Poor: Just a reading surface; no interaction
Good: Highlighting, notes, reflection prompts, "try this yourself" exercises

  • Green flag: Built-in support for annotation and reflection
  • Yellow flag: Some interaction but minimal
  • Red flag: Passive reading only; no engagement tools

Signal 5: Connection to Practice and Review

What to look for: Is the next step obvious after learning?

Poor: Learning page ends with "The End"; unclear what to do next
Good: "Now try a practice quiz," "Reflect with Aria Coach," or "Generate a quick check-in"

  • Green flag: Clear path from Learn → Practice → Aria Coach → Review
  • Yellow flag: Some connection but not obvious
  • Red flag: Learn page feels like a dead end

The Learn Page Evaluation Scorecard

QuestionScoreNotes
Content is broken into learnable chunks_ / 5Not overwhelming?
Navigation is clear and intuitive_ / 5Can students find sections easily?
Visual hierarchy makes key content obvious_ / 5Can students spot what's important?
Students can annotate or interact_ / 5Active learning supported?
Connection to practice/review is clear_ / 5Next step obvious?
Page loads quickly_ / 5Is responsiveness good?
Mobile experience is usable_ / 5Works well on phones/tablets?
I could learn from this page_ / 5Does it actually support learning?
Overall Learn Page Quality_ / 5Would students find this page helpful?

Scoring Guide:

  • 4.5-5.0: Excellent study surface.
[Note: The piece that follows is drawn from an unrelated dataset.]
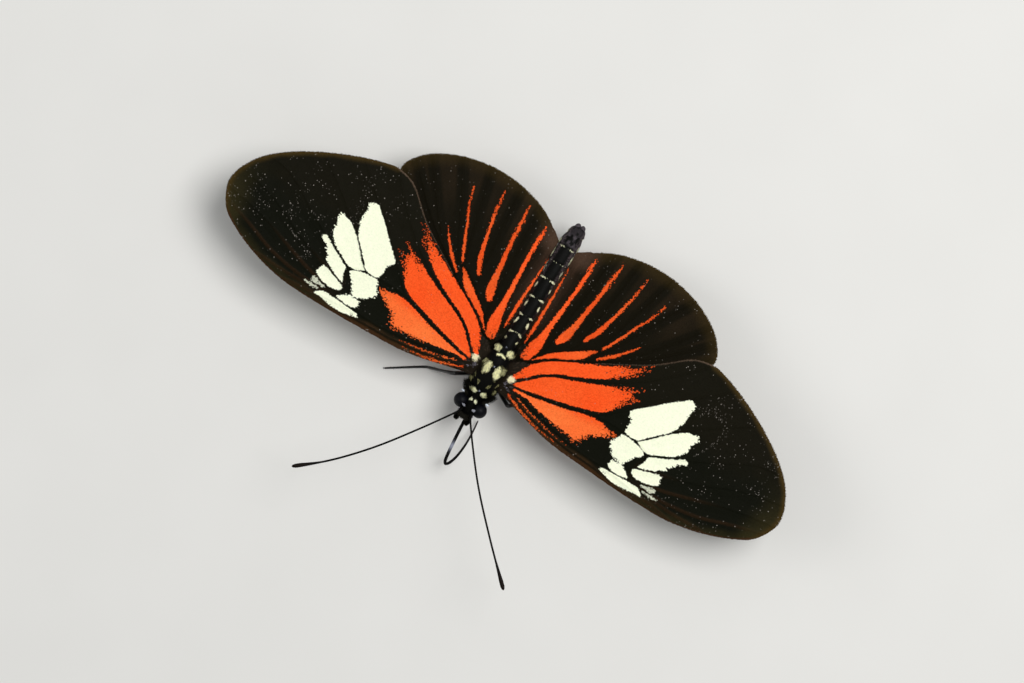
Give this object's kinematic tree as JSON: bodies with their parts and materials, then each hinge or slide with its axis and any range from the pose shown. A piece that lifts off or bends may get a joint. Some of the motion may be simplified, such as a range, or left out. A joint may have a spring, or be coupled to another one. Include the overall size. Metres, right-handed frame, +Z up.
{
  "type": "heliconius xanthocles butterfly",
  "caption": "Still life-size longwing butterfly, wings spread flat, black with orange rays and cream forewing spots, standing on its legs.",
  "frame": {"origin": "on the floor, below the middle of the whole butterfly", "axes": "+Z up, the head and antennae towards -Y, the butterfly's left wings towards +X"},
  "size_m": [0.0778, 0.0434, 0.0101],
  "materials": {
    "forewing_scales": "satin, fine overlapping scales: black with orange rays and cream spots",
    "hindwing_scales": "satin, fine overlapping scales: dark brown with orange rays",
    "body_scales": "short soft hair-like scales, black with cream spots",
    "compound_eye": "smooth, faintly faceted",
    "dark_cuticle": "smooth dark horn"
  },
  "bodies": {
    "root": {"abdomen": "body_scales", "antenna_l": "dark_cuticle", "antenna_r": "dark_cuticle", "eye_l": "compound_eye", "eye_r": "compound_eye", "foreleg_l": "dark_cuticle", "foreleg_r": "dark_cuticle", "forewing_l": "forewing_scales", "forewing_r": "forewing_scales", "head": "body_scales", "hindleg_femur_l": "dark_cuticle", "hindleg_femur_r": "dark_cuticle", "hindleg_tarsus_l": "dark_cuticle", "hindleg_tarsus_r": "dark_cuticle", "hindleg_tibia_l": "dark_cuticle", "hindleg_tibia_r": "dark_cuticle", "hindwing_l": "hindwing_scales", "hindwing_r": "hindwing_scales", "midleg_femur_l": "dark_cuticle", "midleg_femur_r": "dark_cuticle", "midleg_tarsus_l": "dark_cuticle", "midleg_tarsus_r": "dark_cuticle", "midleg_tibia_l": "dark_cuticle", "midleg_tibia_r": "dark_cuticle", "palp_l": "body_scales", "palp_r": "body_scales", "proboscis_back": "dark_cuticle", "proboscis_out": "dark_cuticle", "thorax": "body_scales"}
  },
  "joints": []
}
Students will find it genuinely helpful.
  • 3.5-4.4: Good study surface with minor friction points.
  • 2.5-3.4: Acceptable but with notable gaps. Some friction in learning workflow.
  • Below 2.5: Learn page needs improvement to be genuinely useful for studying.

What to Watch For Specifically

As the demo shows navigation:

  • Can students search for specific terms?
  • Is there a table of contents or section jumps?
  • Can they bookmark sections for later review?

As the demo shows content:

  • Are definitions highlighted or distinct from examples?
  • Are images/diagrams included and helpful?
  • Are key concepts repeated or reinforced?

As the demo shows interaction:

  • Can students highlight or annotate?
  • Are there reflection prompts?
  • Can they make notes attached to the text?

As the demo shows connection to next steps:

  • Is there a "Try Practice" button or link?
  • Can they start a quiz from the Learn page?
  • Is coaching visible as a next step?

Role-Based Learn Page Evaluation

For Students

Ask yourself:

  • Can I find the section I need quickly?
  • When I get stuck on a concept, can I understand the explanation?
  • Is it easy to take notes while reading?
  • Can I practice after learning without leaving?

For Teachers Evaluating for Students

Ask yourself:

  • Would my students find this page easy to navigate?
  • Is there enough support to prevent frustration?
  • Is this better than other study materials I've used?
  • Would my students actually use this or prefer other formats?

Common Learn Page Evaluation Mistakes

Mistake 1: Confusing visual design with learning support
→ Pretty doesn't mean learnable. Judge whether the page actually helps students understand, not just whether it looks nice.

Mistake 2: Not considering your students' needs
→ A Learn page that works for advanced students might overwhelm struggling learners. Evaluate for your specific student population.

Mistake 3: Ignoring mobile usability
→ If students access on phones/tablets, a page that works great on desktop might be unusable on mobile. Test both.

Mistake 4: Assuming reading = learning
→ A student can read content and still not understand. Look for features that support active comprehension, not just passive reading.

Mistake 5: Not evaluating the full cycle
→ Don't judge the Learn page in isolation. Judge how well it connects to Practice, Coach, and Review. Is the full learning loop supported?


Key Takeaways

  1. A good Learn page supports active learning, not passive reading. If it's just content displayed, it's only partially successful.

  2. Five signals predict learn-page quality: chunk size, navigation clarity, visual hierarchy, active learning support, and connection to practice.

  3. Mobile usability matters. Many students will access via phones/tablets. If the page doesn't work there, you've failed many users.

  4. Connection to next steps matters. After learning, students should have an obvious path to practice, reflection, or coaching.

  5. Judge against your students' actual needs. A Learn page that works for Grade 10 advanced students may fail for Grade 8 struggling readers. Evaluate for your context.


FAQ

Q: If the Learn page is hard to navigate but content is excellent, should I still use it?
A: Navigation friction means many students won't stick around. Excellent content they can't find is wasted. Judge both equally.

Q: Should students be able to annotate or is note-taking external to the platform acceptable?
A: Both can work, but in-platform annotation keeps notes attached to content. If annotation is external, make sure linking between notes and content is clear.

Q: If I'm a teacher but don't have students access Learn pages directly, should I still evaluate them?
A: Maybe not heavily. But they can tell you whether the platform supports student-facing workflows. If students never use Learn page, that's data about how you'll use EduGenius.

Q: How important is mobile experience?
A: Critical if any students will study on phones. Important if any study happens outside school (homework, review). Less critical if all use is in computer lab.

Q: Can a Learn page be too visually complex?
A: Yes. Visual complexity can distract from learning. The best Learn pages are visually organized but not visually overwhelming. Judge for clarity first, prettiness second.